Para se inspirar

"Indisciplina é um problema, mas não um fato negativo"

Diretor recomenda investigar o que há por trás da indisciplina para minimizar atos de agressão ou violência

"Um ato violento pode ser a explosão de alguma situação pessoal do aluno, e a escola precisa estar atenta para acolher", afirma  Claudio Marques, da EMEF Infante Dom Henrique. Foto: Paula Calçade / Nova Escola

O diretor Cláudio Marques da Silva Neto analisa a indisciplina sob dois aspectos: cotidianamente em casos reais a que tem contato como diretor da EMEF Infante Dom Henrique, em São Paulo, e, também teoricamente, na academia, já que o tema foi objeto de mestrado e doutorado. Nesta conversa com NOVA ESCOLA, Cláudio alerta sobre como a formação docente não trabalha a relação professor-aluno e destaca a importância de ouvir os envolvidos na cena do ato violento para compreender as reais causas motivadoras da indisciplina. 

O que falta para a escola conseguir contornar a questão da indisciplina?
Em primeiro lugar, falta entender conceitualmente o que é disciplina. Na faculdade, o professor tem boa formação de conteúdo, muito focada no processo de aprendizagem. No entanto, não se trabalha a relação professor e aluno.  A formação é muito idealizada e, na escola, a realidade é muito diferente e complexa e os professores podem se sentir frustrados quando se deparam com atos e indisciplina. Por isso, tão importante quanto ensinar é se relacionar com o aluno. Várias pesquisas mostram que a indisciplina é o grande nó da educação brasileira e não recebe a devida atenção para entender de onde vem e por quais motivos foi motivada.

Encarar a indisciplina apenas como um problema é um erro?
A indisciplina é um fenômeno social e um ato importante na sociedade, na medida em que representa a transgressão, a oposição, e pode gerar debates importantes. Mas, na educação, ganha apenas uma visão negativa. A indisciplina não é causa, é consequência, é um sintoma de que algo não está bem. Boa parte do problema está na estrutura do ambiente escolar que não busca ouvir ou acolher o aluno transgressor para entender as reais causas de um ato de indisciplina. Ela exige observação. Como diretor, busco ouvir o aluno e o professor envolvidos em uma situação. A criação coletiva de um código de condutas para o ambiente escolar também é uma ação possível e importante para a comunidade. Em suma, a indisciplina deve ser entendida como um problema, mas não como um fato negativo.

Cogitar apenas a aplicação de punições severas mostra uma falha no plano da escola para conter a indisciplina?
Medidas de disciplinamento têm pouca efetividade porque, na maioria das vezes, a punição tem pouca conexão com a infração.
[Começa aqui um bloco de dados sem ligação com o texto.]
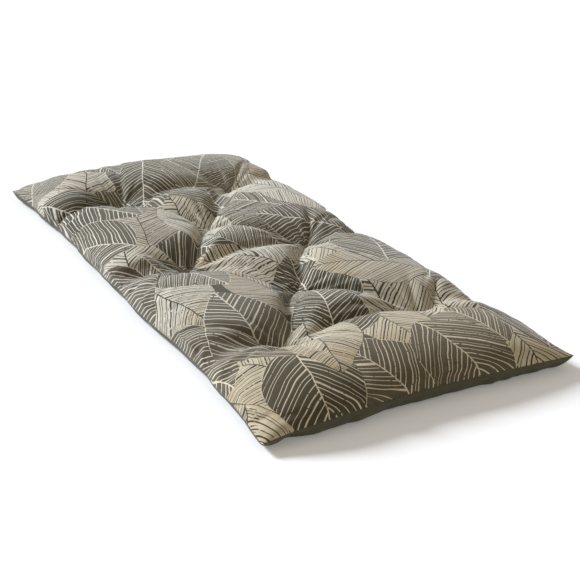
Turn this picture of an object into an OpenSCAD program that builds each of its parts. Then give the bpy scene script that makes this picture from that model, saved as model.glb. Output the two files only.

Exemplo: criança sai no meio da aula e recebe suspensão de 1 dia da escola. O que essa medida tem a ver com o ato cometido? Não há comunicação entre eles. Quando o ideal seria perguntar: qual o fato aqui? Por que o aluno saiu da sala? Quando ocorrem atos de violência, as pessoas não querem saber de fato o que houve. Esse tipo de atitude que não busca ouvir o aluno pode amplificar, inclusive, a indisciplina. Em 2011, quando assumi a direção da escola, um aluno atirou uma carteira em direção a uma professora. Propus ouvir o aluno e investigar melhor o que aconteceu. Os professores ficaram incomodados com a minha atitude, afinal, “foi um ato de violência” o atirar a carteira. Ouvindo o aluno, descobri que, antes da agressão, a professora havia dito que o garoto “não ia ser nada na vida”. Quando aluno comete uma agressão, no lugar de dar bronca e aplicar punição, é fundamental buscar saber o que aconteceu. Um ato violento pode ser a explosão de alguma situação pessoal do aluno, e a escola precisa estar atenta para entender e acolher.